Of course, there are pros and cons to consider. Unless you invest a large sum of money into the REIT, you probably won’t make as much on a monthly basis as you would if you owned a single-family home outright. However, there are benefits, too. Since the REIT manages the property, you’re not responsible for upkeep, advertising, rent collection, or any of the other aspects that come with owning a single-family home. REITs also give you the chance to quickly liquidate your investment. You don’t have to go through the process of selling a property. Instead, you sell shares in the property, just like you would stocks in a business.
When it comes to REITs vs rental properties, you need to evaluate your financial status, goals, and investment strategy.
Is a Rental Property Retirement Plan Right for You?
When you’ve spent decades earning a steady income, the transition to retirement can be a challenge. Gone are the days of earning a paycheck every one to two weeks, but your need for a steady stream of cash doesn’t go away. Pensions, Social Security, and retirement accounts can help, but they rarely pay as much as you made when you worked.

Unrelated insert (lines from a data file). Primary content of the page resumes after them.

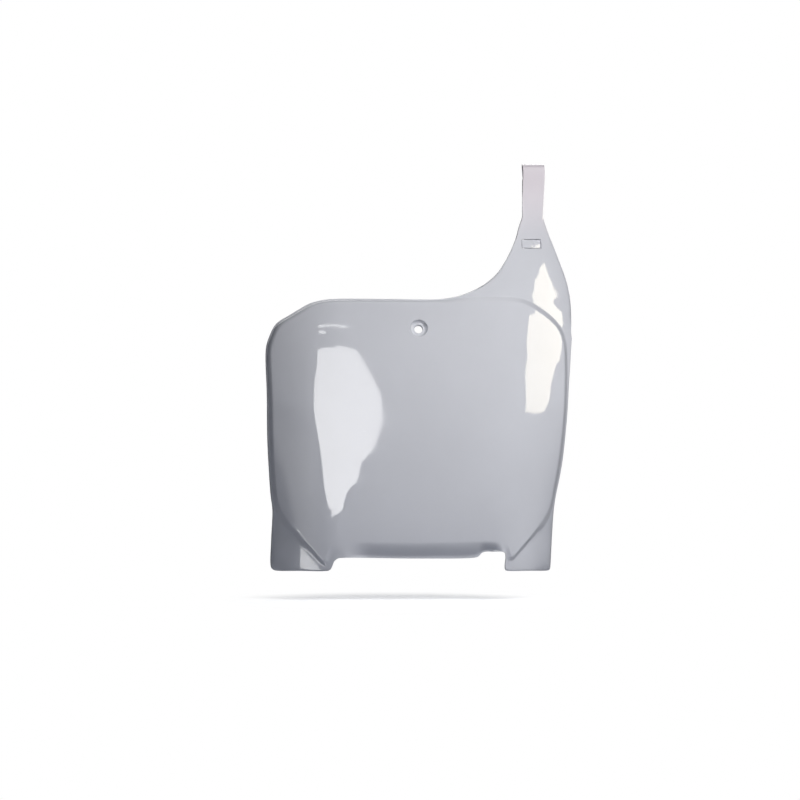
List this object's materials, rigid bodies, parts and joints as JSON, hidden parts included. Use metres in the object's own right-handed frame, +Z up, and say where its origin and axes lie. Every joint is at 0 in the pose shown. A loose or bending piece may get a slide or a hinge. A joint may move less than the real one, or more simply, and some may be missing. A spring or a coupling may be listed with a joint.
{
  "type": "racing number board",
  "caption": "Moulded front number plate for an off-road motorbike: a curved field, side wings with feet, and a neck with a strap that loops over the crossbar.",
  "frame": {"origin": "centre of the fixing hole, on the floor of its screw seat", "axes": "+Z up along the board's height, towards the strap; -Y out of the number field; +X to the side that carries the neck and strap, on the right as the front is seen"},
  "size_m": [0.2453, 0.1001, 0.3223],
  "materials": {
    "white_moulding": "glossy injection-moulded polypropylene, white with a cool grey cast"
  },
  "bodies": {
    "root": {"number_board": "white_moulding"}
  },
  "joints": []
}
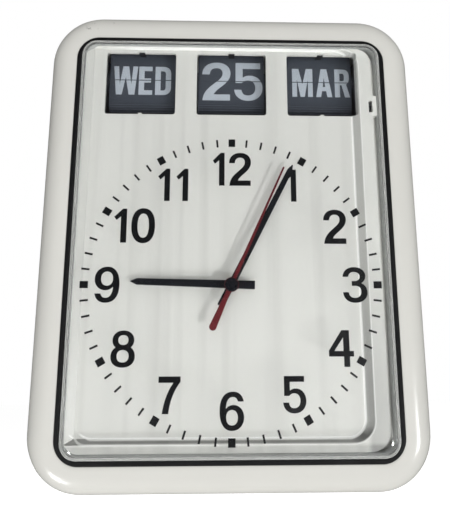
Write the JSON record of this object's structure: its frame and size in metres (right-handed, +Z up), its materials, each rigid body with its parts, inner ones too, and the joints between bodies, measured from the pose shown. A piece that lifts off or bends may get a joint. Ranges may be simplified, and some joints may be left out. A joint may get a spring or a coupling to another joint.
{
  "type": "calendar clock",
  "caption": "Battery wall clock in a rounded upright case with split-flap day, date and month windows above a dial with hour, minute and second hands.",
  "frame": {"origin": "On the wall plane, at the middle of the case's width and height.", "axes": "+Z is up, +X is to the right as seen from the front, and the dial faces -Y. The wall lies at y = 0."},
  "size_m": [0.3226, 0.088, 0.402],
  "materials": {
    "case_plastic": "fine matt, warm white",
    "tray_plastic": "satin, warm white",
    "seal_rubber": "dull black",
    "clear_plastic": "clear, polished",
    "black_plastic": "satin black",
    "steel": "zinc plated",
    "brass": "turned",
    "movement_plastic": "fine grain",
    "hand_black": "satin black",
    "hand_red": "satin dark red",
    "flap_film": "matt dark grey",
    "gear_plastic": "moulded natural white",
    "cell_jacket": "plain blue sleeve"
  },
  "bodies": {
    "case": {"front_case": "case_plastic", "rear_cover": "case_plastic", "crystal_gasket": "seal_rubber", "crystal": "clear_plastic", "dial_tray": "tray_plastic", "crystal_catch": "black_plastic", "tray_screws": "steel", "cover_screws": "steel", "hanger_plate": "steel", "hanger_screws": "steel", "movement_housing": "movement_plastic", "movement_washer": "steel", "movement_nut": "brass", "unit_screws": "steel", "battery_cells": "cell_jacket", "contact_springs": "steel", "contact_plates": "steel", "day_frame": "black_plastic", "day_flap_pack": "flap_film", "day_lower_flap": "flap_film", "day_clip": "black_plastic", "date_frame": "black_plastic", "date_flap_pack": "flap_film", "date_lower_flap": "flap_film", "date_clip": "black_plastic", "month_frame": "black_plastic", "month_flap_pack": "flap_film", "month_lower_flap": "flap_film", "month_clip": "black_plastic"},
    "hour": {"hour_tube": "gear_plastic", "hour_hand": "hand_black"},
    "minute": {"minute_arbor": "brass", "minute_hand": "hand_black"},
    "second": {"second_arbor": "steel", "second_hand": "hand_red"},
    "knob": {"time_knob": "movement_plastic"},
    "cam": {"midnight_cam": "gear_plastic"},
    "bar": {"push_bar": "steel"},
    "battery_door": {"battery_cover": "case_plastic"},
    "day_drum_set": {"day_drum": "gear_plastic"},
    "day_wheel": {"day_set_wheel": "gear_plastic"},
    "day_flap": {"day_upper_flap": "flap_film"},
    "date_drum_set": {"date_drum": "gear_plastic"},
    "date_wheel": {"date_set_wheel": "gear_plastic"},
    "date_flap": {"date_upper_flap": "flap_film"},
    "month_drum_set": {"month_drum": "gear_plastic"},
    "month_wheel": {"month_set_wheel": "gear_plastic"},
    "month_flap": {"month_upper_flap": "flap_film"}
  },
  "joints": [
    {"name": "minute_spin", "type": "hinge", "parent": "case", "child": "minute", "pos_m": [0, 0, -0.0395], "axis": [0, 1, 0], "continuous": true},
    {"name": "hour_spin", "type": "hinge", "parent": "case", "child": "hour", "pos_m": [0, 0, -0.0395], "axis": [0, 1, 0], "continuous": true},
    {"name": "second_spin", "type": "hinge", "parent": "case", "child": "second", "pos_m": [0, 0, -0.0395], "axis": [0, 1, 0], "continuous": true},
    {"name": "knob_turn", "type": "hinge", "parent": "case", "child": "knob", "pos_m": [0.012, 0, -0.0375], "axis": [0, 1, 0], "continuous": true},
    {"name": "cam_spin", "type": "hinge", "parent": "case", "child": "cam", "pos_m": [-0.014, -0.051, -0.0245], "axis": [0, 1, 0], "continuous": true},
    {"name": "bar_lift", "type": "slide", "parent": "case", "child": "bar", "axis": [0, 0, 1], "range_m": [0, 0.004]},
    {"name": "battery_door_lift", "type": "slide", "parent": "case", "child": "battery_door", "axis": [0, 1, 0], "range_m": [0, 0.03]},
    {"name": "day_drum_spin", "type": "hinge", "parent": "case", "child": "day_drum_set", "pos_m": [-0.0795, -0.0505, 0.141], "axis": [1, 0, 0], "continuous": true},
    {"name": "day_wheel_spin", "type": "hinge", "parent": "case", "child": "day_wheel", "pos_m": [-0.0795, -0.0265, 0.141], "axis": [1, 0, 0], "continuous": true},
    {"name": "day_flap_fall", "type": "hinge", "parent": "case", "child": "day_flap", "pos_m": [-0.0795, -0.0615, 0.141], "axis": [1, 0, 0], "range_deg": [0, 180]},
    {"name": "date_drum_spin", "type": "hinge", "parent": "case", "child": "date_drum_set", "pos_m": [0, -0.0505, 0.141], "axis": [1, 0, 0], "continuous": true},
    {"name": "date_wheel_spin", "type": "hinge", "parent": "case", "child": "date_wheel", "pos_m": [0, -0.0265, 0.141], "axis": [1, 0, 0], "continuous": true},
    {"name": "date_flap_fall", "type": "hinge", "parent": "case", "child": "date_flap", "pos_m": [0, -0.0615, 0.141], "axis": [1, 0, 0], "range_deg": [0, 180]},
    {"name": "month_drum_spin", "type": "hinge", "parent": "case", "child": "month_drum_set", "pos_m": [0.0795, -0.0505, 0.141], "axis": [1, 0, 0], "continuous": true},
    {"name": "month_wheel_spin", "type": "hinge", "parent": "case", "child": "month_wheel", "pos_m": [0.0795, -0.0265, 0.141], "axis": [1, 0, 0], "continuous": true},
    {"name": "month_flap_fall", "type": "hinge", "parent": "case", "child": "month_flap", "pos_m": [0.0795, -0.0615, 0.141], "axis": [1, 0, 0], "range_deg": [0, 180]}
  ],
  "couplings": [
    {"joint": "hour_spin", "follows": "minute_spin", "ratio": 0.083333},
    {"joint": "knob_turn", "follows": "minute_spin", "ratio": -0.33333},
    {"joint": "cam_spin", "follows": "minute_spin", "ratio": -0.041667},
    {"joint": "day_wheel_spin", "follows": "day_drum_spin", "ratio": -2},
    {"joint": "date_wheel_spin", "follows": "date_drum_spin", "ratio": -2},
    {"joint": "month_wheel_spin", "follows": "month_drum_spin", "ratio": -2}
  ]
}
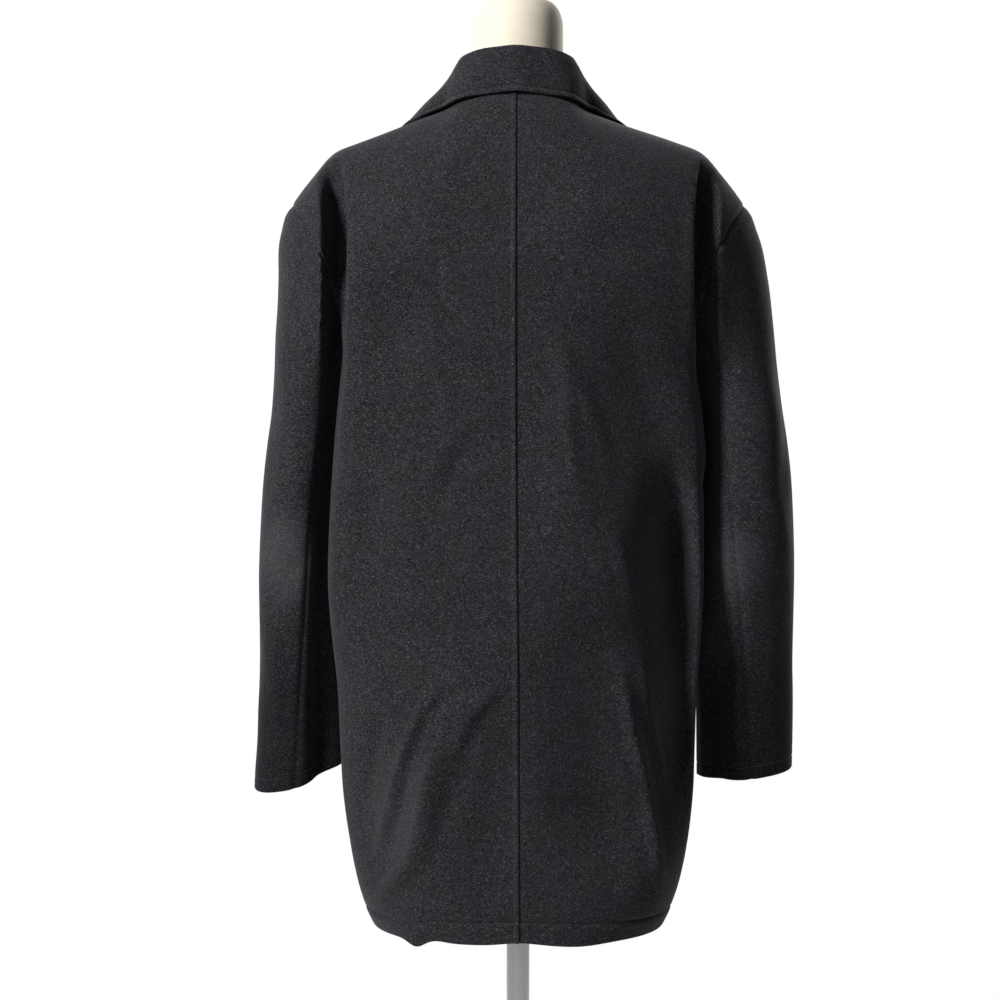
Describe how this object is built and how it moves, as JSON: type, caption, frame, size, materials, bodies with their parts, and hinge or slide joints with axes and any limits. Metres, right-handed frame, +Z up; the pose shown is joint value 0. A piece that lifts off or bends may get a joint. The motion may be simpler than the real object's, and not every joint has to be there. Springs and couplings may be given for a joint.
{
  "type": "single-breasted wool coat on a limbless dress form",
  "caption": "Straight car-length coat in charcoal melton with notched lapels, set-in sleeves and a back seam, standing on a cloth-covered dress form with a pole and a round base.",
  "frame": {"origin": "centre of the round base's underside, on the floor", "axes": "+Z up the pole through the form's neck, -Y the way the coat's front faces, +X to the coat's left side"},
  "size_m": [0.6056, 0.4, 1.6058],
  "materials": {
    "charcoal_wool": "heathered melton wool, milled and matt, with fine light and dark flecks",
    "dark_horn": "polished dark horn",
    "cream_linen": "plain-woven cream linen, stretched smooth",
    "white_paint": "smooth satin white paint"
  },
  "bodies": {
    "root": {"back_left": "charcoal_wool", "back_right": "charcoal_wool", "front_left": "charcoal_wool", "front_right": "charcoal_wool", "lapel_left": "charcoal_wool", "lapel_right": "charcoal_wool", "collar": "charcoal_wool", "sleeve_top_left": "charcoal_wool", "sleeve_under_left": "charcoal_wool", "sleeve_top_right": "charcoal_wool", "sleeve_under_right": "charcoal_wool", "button_1": "dark_horn", "button_2": "dark_horn", "button_3": "dark_horn", "form_torso": "cream_linen", "form_neck": "cream_linen", "form_cap": "white_paint", "stand_pole": "white_paint", "stand_base": "white_paint"}
  },
  "joints": []
}
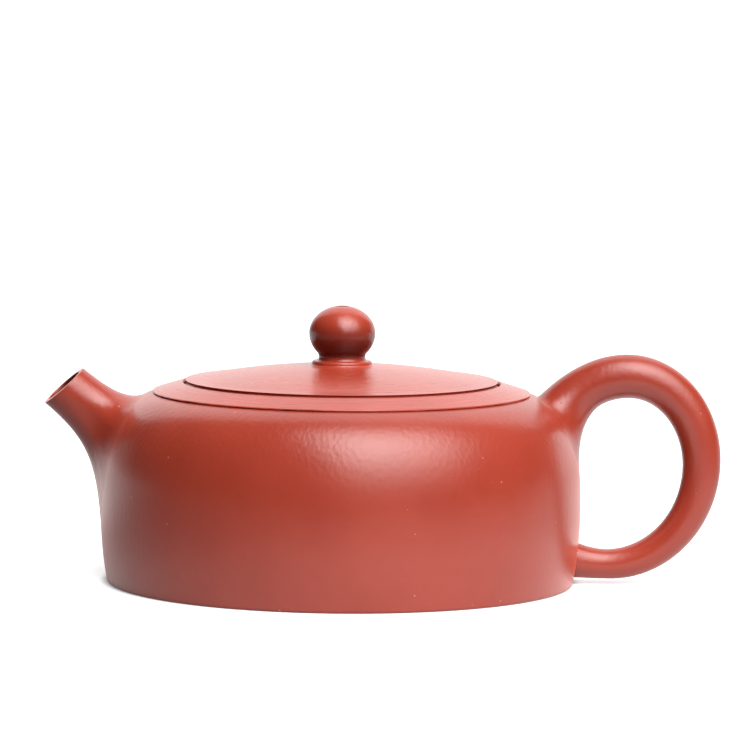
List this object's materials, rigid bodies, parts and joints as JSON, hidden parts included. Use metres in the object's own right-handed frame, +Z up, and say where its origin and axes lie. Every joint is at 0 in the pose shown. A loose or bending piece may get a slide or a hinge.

Real estate is one of the most proven methods of building wealth in history. Still, it’s not the perfect way to earn retirement income for everyone. Owning rental property in retirement has the potential to be lucrative, but it’s up to you to decide if it’s the right choice for you. Consider your income, financial goals, and how involved you want to be in the ongoing management of the property. Being informed allows you to make the choice that's best for you and the future generations of your family.